YOUNG girls were reduced to tears when cinema staff falsely accused them of recording a film on their mobile phones.

Police were called when the group of seven friends, all aged 12, were hauled out of Cineworld in Brighton Marina after being confronted by staff while they watched The Hunger Games: Mockingjay Part 1.

The youngsters were taken outside and quizzed by Cineworld staff as police arrived. However when officers turned up they could not find any evidence of wrongdoing and let the distressed girls go on their way.

Sussex Police has since apologised for any upset and sent an inspector to the girls’ school to explain why they attended.

But parents of the youngsters are angry that Cineworld caused the distress and has not refunded any of the girls for missing the movie.

Parent Louise Lawrence said: “What I’m most concerned about is the fact a group of young girls were left in tears and nobody at Cineworld had the decency to check if they were OK afterwards.

"They were left crying and alone by themselves without much of a thought to contact any of their parents.

"We had dropped them off earlier in the day to watch the film so you would expect the cinema have some sort of duty of care.

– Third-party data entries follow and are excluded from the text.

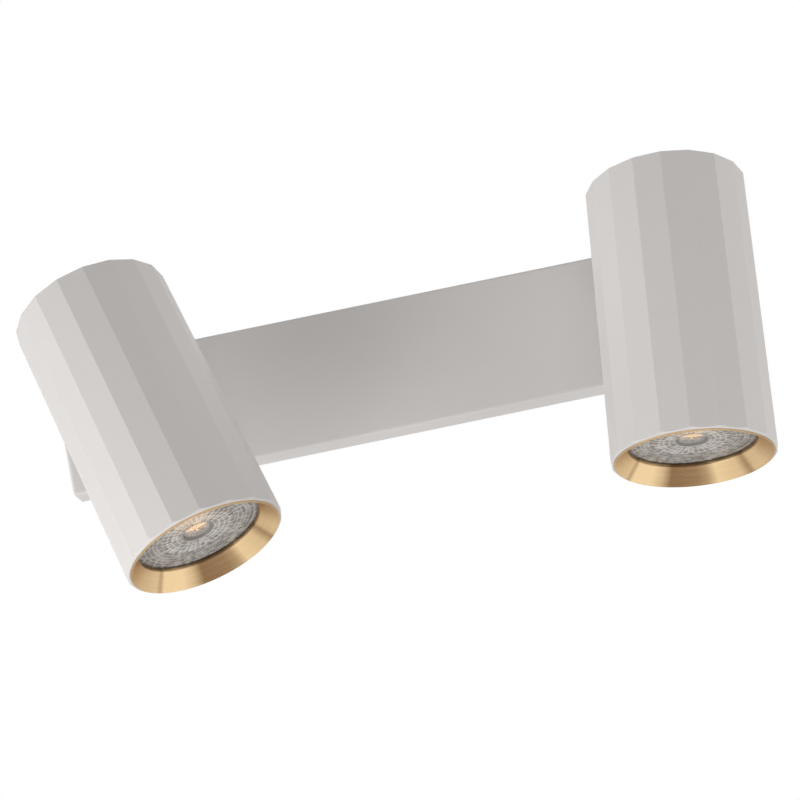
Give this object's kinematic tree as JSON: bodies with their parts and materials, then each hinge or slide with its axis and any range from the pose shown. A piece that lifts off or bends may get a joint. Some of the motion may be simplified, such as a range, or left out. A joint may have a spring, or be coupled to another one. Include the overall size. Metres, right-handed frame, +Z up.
{
  "type": "pivoting twin spotlight wall light",
  "caption": "Long slim canopy with facetted cylinder spot heads that swivel and tilt on hidden arms, each with a brass trim ring and a reflector lamp.",
  "frame": {"origin": "middle of the wall face, midway between the two wall screws", "axes": "+X along the canopy, +Y into the wall, +Z up"},
  "size_m": [0.2809, 0.1136, 0.1232],
  "materials": {
    "satin_paint": "satin off-white powder coat",
    "brushed_brass": "brushed, satin lacquer",
    "zinc_steel": "zinc plated",
    "brass_fittings": "plain, nickel-tinted",
    "nylon": "natural nylon",
    "grommet_rubber": "black rubber",
    "block_plastic": "moulded polyamide",
    "holder_ceramic": null,
    "lamp_shell": "moulded lamp shell",
    "lens_plastic": "clear moulded optic with small prisms",
    "chip_phosphor": "phosphor-coated emitter",
    "lead_insulation": "silicone insulation",
    "earth_insulation": "green and yellow insulation"
  },
  "bodies": {
    "root": {"canopy": "satin_paint", "wall_bracket": "zinc_steel", "canopy_screws": "zinc_steel", "cable_grommet": "grommet_rubber", "terminal_block": "block_plastic", "terminal_screws": "brass_fittings", "block_screws": "zinc_steel", "earth_tag": "brass_fittings", "earth_screw": "zinc_steel", "stop_pins": "zinc_steel", "earth_lead": "earth_insulation", "supply_leads_left": "lead_insulation", "supply_leads_right": "lead_insulation", "left_outer_washer": "nylon", "right_outer_washer": "nylon"},
    "left_swivel": {"left_swivel_arm": "satin_paint", "left_inner_washer": "nylon", "left_stop_washer": "zinc_steel", "left_spring_washer": "zinc_steel", "left_lock_nut": "zinc_steel", "left_arm_leads": "lead_insulation"},
    "left_head": {"left_facet_tube": "satin_paint", "left_rear_cap": "satin_paint", "left_cap_screws": "zinc_steel", "left_inner_bracket": "zinc_steel", "left_tilt_bolt": "zinc_steel", "left_tilt_nut": "zinc_steel", "left_tilt_washers": "nylon", "left_trim_ring": "brushed_brass", "left_lamp_holder": "holder_ceramic", "left_holder_screws": "zinc_steel", "left_lamp_body": "lamp_shell", "left_lamp_lens": "lens_plastic", "left_led_chip": "chip_phosphor", "left_lamp_pins": "brass_fittings", "left_head_leads": "lead_insulation"},
    "right_swivel": {"right_swivel_arm": "satin_paint", "right_inner_washer": "nylon", "right_stop_washer": "zinc_steel", "right_spring_washer": "zinc_steel", "right_lock_nut": "zinc_steel", "right_arm_leads": "lead_insulation"},
    "right_head": {"right_facet_tube": "satin_paint", "right_rear_cap": "satin_paint", "right_cap_screws": "zinc_steel", "right_inner_bracket": "zinc_steel", "right_tilt_bolt": "zinc_steel", "right_tilt_nut": "zinc_steel", "right_tilt_washers": "nylon", "right_trim_ring": "brushed_brass", "right_lamp_holder": "holder_ceramic", "right_holder_screws": "zinc_steel", "right_lamp_body": "lamp_shell", "right_lamp_lens": "lens_plastic", "right_led_chip": "chip_phosphor", "right_lamp_pins": "brass_fittings", "right_head_leads": "lead_insulation"}
  },
  "joints": [
    {"name": "left_swivel_turn", "type": "hinge", "parent": "root", "child": "left_swivel", "pos_m": [-0.104, -0.055, 0], "axis": [0, -1, 0], "range_deg": [-183.3, 152.7]},
    {"name": "left_head_tilt", "type": "hinge", "parent": "left_swivel", "child": "left_head", "pos_m": [-0.104, -0.055, 0], "axis": [-0.9646, 0, -0.2639], "range_deg": [-13.75, 76.25]},
    {"name": "right_swivel_turn", "type": "hinge", "parent": "root", "child": "right_swivel", "pos_m": [0.104, -0.055, 0], "axis": [0, -1, 0], "range_deg": [-159.2, 176.8]},
    {"name": "right_head_tilt", "type": "hinge", "parent": "right_swivel", "child": "right_head", "pos_m": [0.104, -0.055, 0], "axis": [-0.9882, 0, 0.153], "range_deg": [-10, 80]}
  ]
}
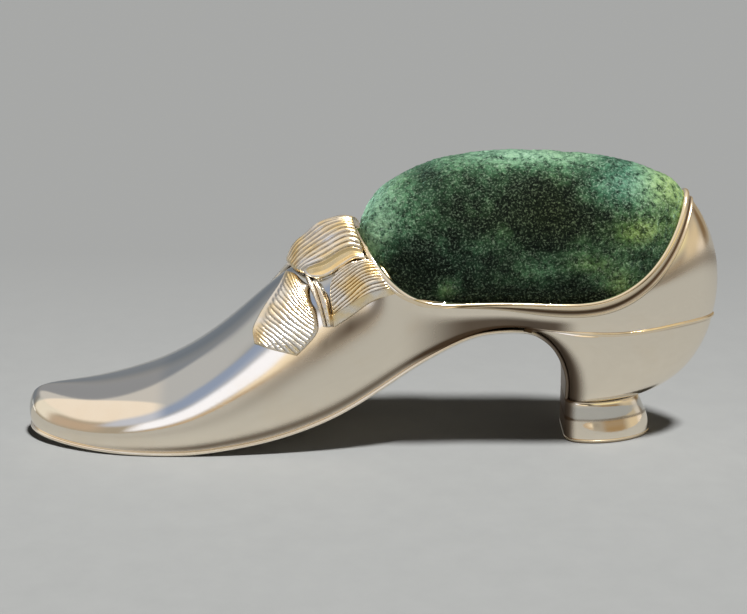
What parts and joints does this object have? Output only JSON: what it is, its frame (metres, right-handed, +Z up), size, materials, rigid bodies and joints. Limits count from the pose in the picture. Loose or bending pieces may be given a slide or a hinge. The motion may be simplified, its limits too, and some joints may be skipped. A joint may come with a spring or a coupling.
{
  "type": "shoe pincushion",
  "caption": "Small silver heeled court shoe with a ribbed ribbon bow and a domed green velvet pad that holds hat pins.",
  "frame": {"origin": "middle of the shoe's length and width, on the table that it stands on", "axes": "+X from the toe to the heel, +Y to the right side of the shoe, +Z up"},
  "size_m": [0.129, 0.027, 0.0546],
  "materials": {
    "silver": "polished silver with a faint warm tone and fine handling scratches",
    "bow_silver": "silver chased with fine ribs, bright on the ridges and darker in the grooves",
    "pitch": "dull dark pitch, out of sight",
    "velvet": "deep green silk velvet, crushed pile with a pale sheen at its edges",
    "wool": "packed wool, out of sight",
    "card": "plain dull mill board",
    "thread": "waxed linen thread"
  },
  "bodies": {
    "shoe": {"upper_left": "silver", "upper_right": "silver", "sole_plate": "silver", "heel_left": "silver", "heel_right": "silver", "heel_foot": "silver", "heel_tip_plate": "silver", "heel_filling": "pitch", "rim_wire": "silver", "bow_knot": "bow_silver", "bow_loop_left": "bow_silver", "bow_loop_right": "bow_silver", "bow_tail_left": "bow_silver", "bow_tail_right": "bow_silver"},
    "cushion": {"velvet_cover": "velvet", "stuffing": "wool", "cushion_board": "card", "gathering_thread": "thread"}
  },
  "joints": [
    {"name": "cushion_lift", "type": "slide", "parent": "shoe", "child": "cushion", "axis": [0, 0, 1], "range_m": [0, 0.025]}
  ]
}
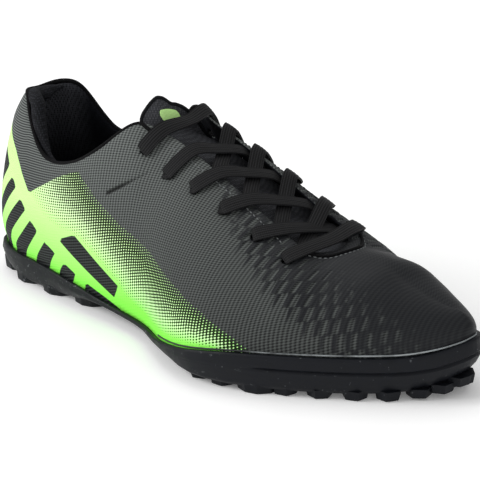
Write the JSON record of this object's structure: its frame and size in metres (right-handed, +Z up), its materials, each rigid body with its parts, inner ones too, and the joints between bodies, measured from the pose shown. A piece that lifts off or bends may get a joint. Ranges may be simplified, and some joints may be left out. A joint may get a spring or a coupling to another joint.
{
  "type": "turf shoe",
  "caption": "Low turf football shoe for the right foot: hollow upper with padded collar, tongue, flat laces and a one-piece rubber cup sole with small lugs.",
  "frame": {"origin": "middle of the bounding box in X and Y, on the plane that the lugs stand on", "axes": "+X towards the toe, +Y towards the inner side of the foot, +Z up"},
  "size_m": [0.2878, 0.108, 0.1085],
  "materials": {
    "outsole": "matt moulded",
    "upper": "woven, partly coated",
    "tongue": "padded mesh",
    "footbed": "brushed top cloth on foam",
    "lace": "flat weave"
  },
  "bodies": {
    "root": {"outsole": "outsole", "insole": "footbed", "upper": "upper", "tongue": "tongue", "lace_bar_top": "lace", "lace_cross_1": "lace", "lace_cross_2": "lace", "lace_cross_3": "lace", "lace_cross_4": "lace", "lace_bar_bottom": "lace"}
  },
  "joints": []
}
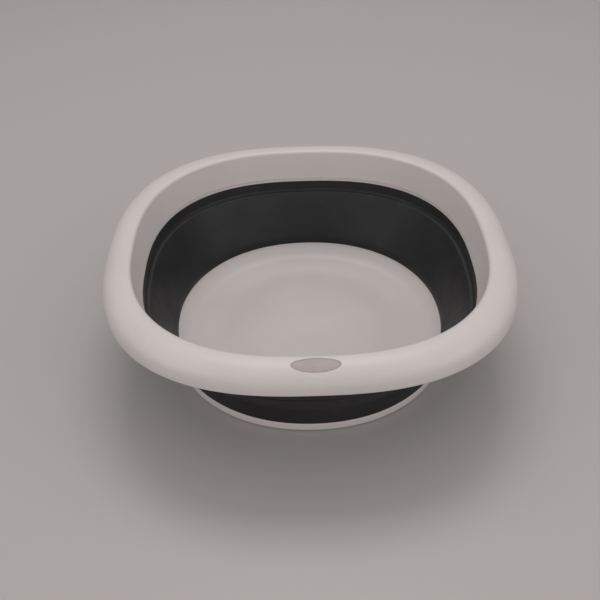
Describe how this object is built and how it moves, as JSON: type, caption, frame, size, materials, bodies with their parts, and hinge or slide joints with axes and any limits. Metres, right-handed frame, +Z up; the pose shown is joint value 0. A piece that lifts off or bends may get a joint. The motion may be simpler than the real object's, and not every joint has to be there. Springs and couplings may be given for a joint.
{
  "type": "collapsible wash basin",
  "caption": "Collapsible wash basin with a rigid white rim and base joined by a folding charcoal rubber wall that lets the rim drop flat around the base.",
  "frame": {"origin": "on the table, under the middle of the base, with the basin opened to its full height", "axes": "+Z up out of the basin, -Y towards the badge at the front, +X to the right seen from the front"},
  "size_m": [0.36, 0.36, 0.113],
  "materials": {
    "white_plastic": "satin moulded polypropylene",
    "grey_plastic": "satin",
    "charcoal_rubber": "matt thermoplastic rubber"
  },
  "bodies": {
    "base_body": {"base": "white_plastic", "wall_lower": "charcoal_rubber", "wall_fold_panel": "charcoal_rubber"},
    "rim_body": {"rim": "white_plastic", "rim_badge": "grey_plastic", "wall_upper_band": "charcoal_rubber"}
  },
  "joints": [
    {"name": "collapse", "type": "slide", "parent": "base_body", "child": "rim_body", "axis": [0, 0, -1], "range_m": [0, 0.06], "deforming": ["wall_fold_panel"]}
  ]
}
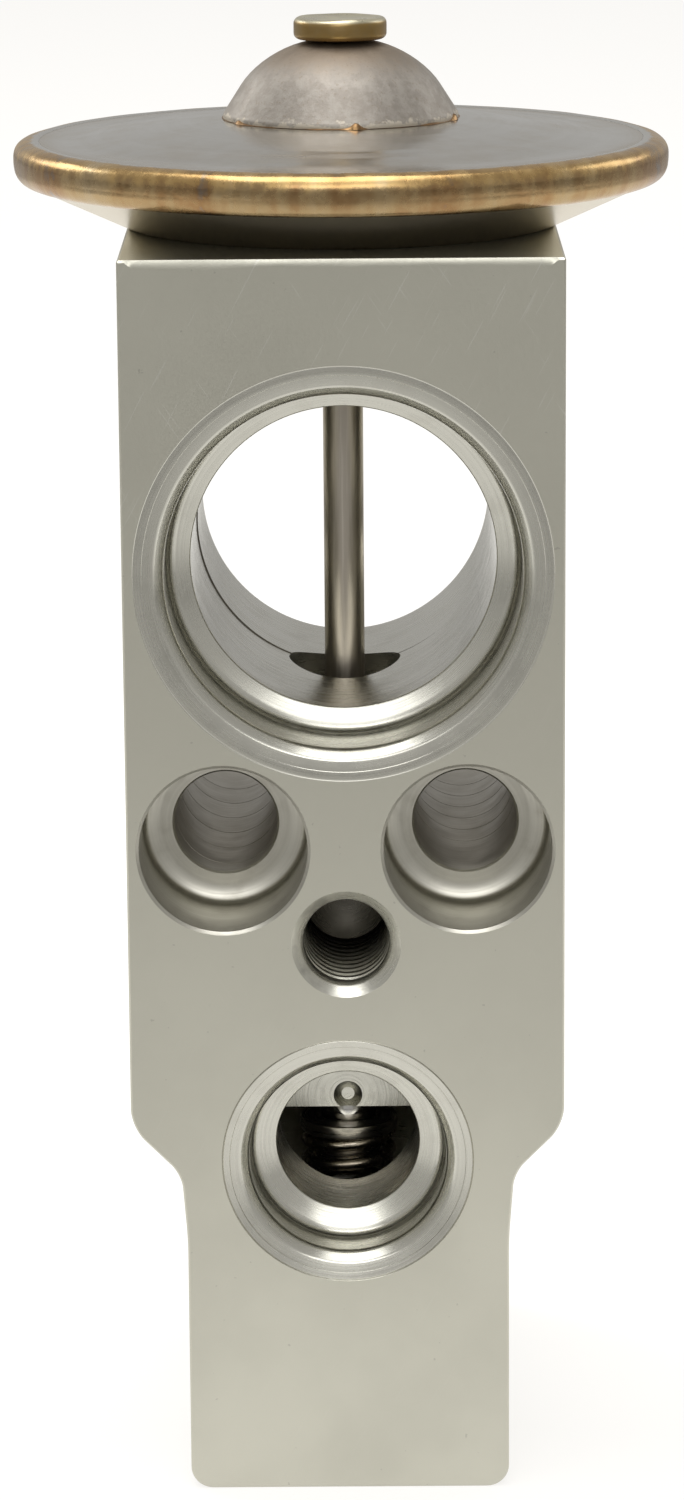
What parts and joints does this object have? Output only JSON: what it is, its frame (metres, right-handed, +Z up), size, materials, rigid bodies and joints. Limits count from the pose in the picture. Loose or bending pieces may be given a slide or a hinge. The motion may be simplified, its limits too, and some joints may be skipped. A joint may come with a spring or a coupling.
{
  "type": "thermostatic expansion valve",
  "caption": "Block type thermostatic expansion valve: drilled aluminium block with pipe ports, a dished power head, push rod, ball seat, spring and adjusting screw.",
  "frame": {"origin": "middle of the foot's underside, on the axis of the rod and the head", "axes": "+Z up along the rod, -Y out of the front face with the counterbored bolt holes, +X to the right seen from the front"},
  "size_m": [0.0444, 0.0444, 0.0979],
  "materials": {
    "block": "satin",
    "lower_shell": "satin with heat tint on the rim",
    "upper_shell": "polished",
    "boss": "dull",
    "plug": "dull with heat tint",
    "sheet": "polished",
    "hub": "turned",
    "plate": "turned",
    "rod": "ground",
    "washer": "pressed",
    "ball": "polished",
    "carrier": "turned",
    "spring": "drawn wire",
    "screw": "turned",
    "seal": "matt"
  },
  "bodies": {
    "valve": {"valve_body": "block", "head_lower_cover": "lower_shell", "head_upper_cover": "upper_shell", "charge_boss": "boss", "charge_plug": "plug", "diaphragm": "sheet", "head_hub": "hub", "head_seal_ring": "seal", "rod_seal_ring": "seal", "rod_seal_retainer": "washer", "superheat_spring": "spring"},
    "rod": {"operating_rod": "rod", "thrust_plate": "plate"},
    "ball": {"valve_ball": "ball", "ball_carrier": "carrier"},
    "screw_ring": {"screw_seal_ring": "seal"},
    "screw": {"adjusting_screw": "screw"}
  },
  "joints": [
    {"name": "rod_slide", "type": "slide", "parent": "valve", "child": "rod", "axis": [0, 0, -1], "range_m": [0, 0.0007], "stiffness_N_per_m": 3000, "springref_m": -0.002, "deforming": ["diaphragm"]},
    {"name": "ball_slide", "type": "slide", "parent": "valve", "child": "ball", "axis": [0, 0, -1], "range_m": [0, 0.0007], "stiffness_N_per_m": 3000, "springref_m": -0.002, "deforming": ["superheat_spring"]},
    {"name": "screw_travel", "type": "slide", "parent": "valve", "child": "screw_ring", "axis": [0, 0, 1], "range_m": [-0.0008, 0.001], "deforming": ["superheat_spring"]},
    {"name": "screw_turn", "type": "hinge", "parent": "screw_ring", "child": "screw", "pos_m": [0, 0, 0.007], "axis": [0, 0, 1], "range_deg": [-280, 355]}
  ],
  "couplings": [
    {"joint": "ball_slide", "follows": "rod_slide", "ratio": 1},
    {"joint": "screw_travel", "follows": "screw_turn", "m_per_rad": 0.00015915}
  ]
}
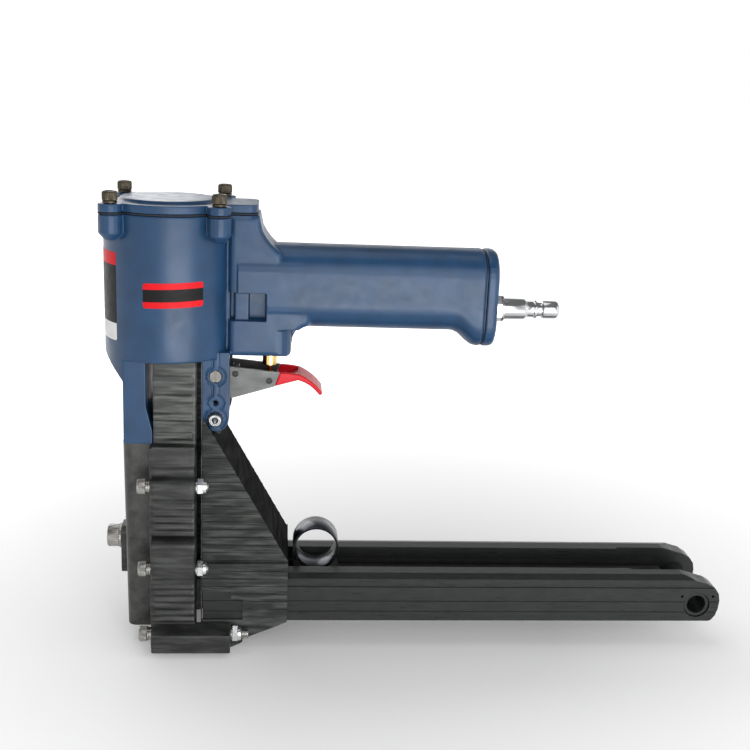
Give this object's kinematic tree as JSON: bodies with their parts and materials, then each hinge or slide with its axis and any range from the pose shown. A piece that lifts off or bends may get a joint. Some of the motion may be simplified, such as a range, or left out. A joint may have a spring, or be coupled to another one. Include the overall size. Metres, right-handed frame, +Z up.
{
  "type": "carton closing stapler",
  "caption": "Pneumatic carton closing stapler: cast grip housing over a clinching nose, with a long open staple magazine and sprung pusher.",
  "frame": {"origin": "middle of the bounding box at the height of the nose sole", "axes": "+X from the nose to the rear end of the magazine, +Z up along the driver's axis, +Y to the left side"},
  "size_m": [0.414, 0.097, 0.2971],
  "materials": {
    "blue_paint": "satin blue paint on a casting",
    "black_casting": "semi-gloss black coating on a ribbed casting",
    "black_rail": "black anodised extrusion",
    "plain_steel": "dull steel",
    "bright_plating": "bright zinc or chrome plating",
    "spring_steel": "polished strip",
    "aluminium": "machined",
    "brass": "machined",
    "rubber": "matt",
    "red_dip": "glossy dipped coating"
  },
  "bodies": {
    "frame": {"housing": "blue_paint", "cylinder_cap": "blue_paint", "handle_end_cap": "blue_paint", "cap_gasket": "rubber", "handle_gasket": "rubber", "piston_bumper": "rubber", "cap_screw_front_left": "plain_steel", "cap_screw_front_right": "plain_steel", "cap_screw_rear_left": "plain_steel", "cap_screw_rear_right": "plain_steel", "air_plug": "bright_plating", "cylinder_sleeve": "aluminium", "trigger_valve": "brass", "trigger_pivot_pin": "plain_steel", "front_plate": "black_casting", "magazine_bracket": "black_casting", "bracket_bolt": "bright_plating", "bracket_washer": "plain_steel", "bracket_nut": "bright_plating", "staple_core": "plain_steel", "rear_spacer": "black_rail", "side_casting_left": "black_casting", "side_casting_right": "black_casting", "clincher_pin_left": "plain_steel", "clincher_pin_right": "plain_steel", "rail_left": "black_rail", "rail_right": "black_rail", "nose_bolt_upper_left": "plain_steel", "nose_bolt_upper_right": "plain_steel", "nose_bolt_middle_left": "plain_steel", "nose_bolt_middle_right": "plain_steel", "nose_bolt_lower_left": "plain_steel", "nose_bolt_lower_right": "plain_steel", "nose_nut_upper_left": "bright_plating", "nose_nut_upper_right": "bright_plating", "nose_nut_middle_left": "bright_plating", "nose_nut_middle_right": "bright_plating", "nose_nut_lower_left": "bright_plating", "nose_nut_lower_right": "bright_plating"},
    "driver": {"piston": "aluminium", "piston_o_ring": "rubber", "driver_blade": "plain_steel"},
    "left_clincher": {"clincher_left": "plain_steel"},
    "right_clincher": {"clincher_right": "plain_steel"},
    "trigger": {"trigger_lever": "black_casting", "finger_rest": "red_dip", "trigger_pin_front": "black_casting", "trigger_pin_rear": "black_casting"},
    "stem": {"valve_stem": "brass"},
    "pusher": {"pusher": "black_casting", "roll_spring": "spring_steel"},
    "depth_stop": {"depth_stop_plate": "black_casting", "depth_stop_washer": "plain_steel", "depth_stop_bolt": "plain_steel", "depth_stop_nut": "plain_steel"}
  },
  "joints": [
    {"name": "driver_slide", "type": "slide", "parent": "frame", "child": "driver", "axis": [0, 0, -1], "range_m": [0, 0.036]},
    {"name": "left_clincher_pivot", "type": "hinge", "parent": "frame", "child": "left_clincher", "pos_m": [-0.171, 0.007, 0.042], "axis": [-1, 0, 0], "range_deg": [0, 20]},
    {"name": "right_clincher_pivot", "type": "hinge", "parent": "frame", "child": "right_clincher", "pos_m": [-0.171, -0.007, 0.042], "axis": [1, 0, 0], "range_deg": [0, 20]},
    {"name": "trigger_pivot", "type": "hinge", "parent": "frame", "child": "trigger", "pos_m": [-0.13515, 0, 0.1824], "axis": [0, -1, 0], "range_deg": [0, 4], "stiffness_Nm_per_rad": 2, "springref_deg": -17.19},
    {"name": "stem_slide", "type": "slide", "parent": "frame", "child": "stem", "axis": [0, 0, 1], "range_m": [0, 0.0024]},
    {"name": "pusher_slide", "type": "slide", "parent": "frame", "child": "pusher", "axis": [1, 0, 0], "range_m": [0, 0.215], "stiffness_N_per_m": 20, "springref_m": -0.3},
    {"name": "depth_stop_slide", "type": "slide", "parent": "frame", "child": "depth_stop", "axis": [0, 0, 1], "range_m": [-0.008, 0.008]}
  ],
  "couplings": [
    {"joint": "left_clincher_pivot", "follows": "driver_slide", "rad_per_m": 9.69},
    {"joint": "right_clincher_pivot", "follows": "driver_slide", "rad_per_m": 9.69},
    {"joint": "stem_slide", "follows": "trigger_pivot", "m_per_rad": 0.03345}
  ]
}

But they were falsely accused, had the police called and then left. It’s outrageous.”

Cineworld told The Argus it got in contact with parents and apologised for the distress caused – but insisted its staff did nothing wrong.

A spokeswoman said: “While we regret that the customers felt distressed, we are confident that the correct procedures were followed. Cineworld takes its responsibility to protect the copyright of films very seriously.

"Copyright theft is a very real threat to the film industry and as such we work closely with film distributors and law enforcement agencies to prevent illegal recordings.

“If our staff see such behaviour we expect them to notify the cinema management immediately and to call the police.

"It is for the police to decide whether they feel it is appropriate to act on the information provided to them.

“In this case, the police decided that there were sufficient grounds for suspicion and chose to attend the cinema.

"However, we have taken on board the concerns expressed by the parents and we are reviewing how the policy is applied to younger customers.”

A spokesman from Sussex Police said: “We were called at 7.25pm on Friday November 28 to a report of an emergency at Cineworld at Brighton Marina.

“The girls agreed to leave the cinema with officers and the members of staff and were spoken to outside.

"They showed the officers their phones and iPads and it was clear that there was no evidence that they had recorded any part of the film.”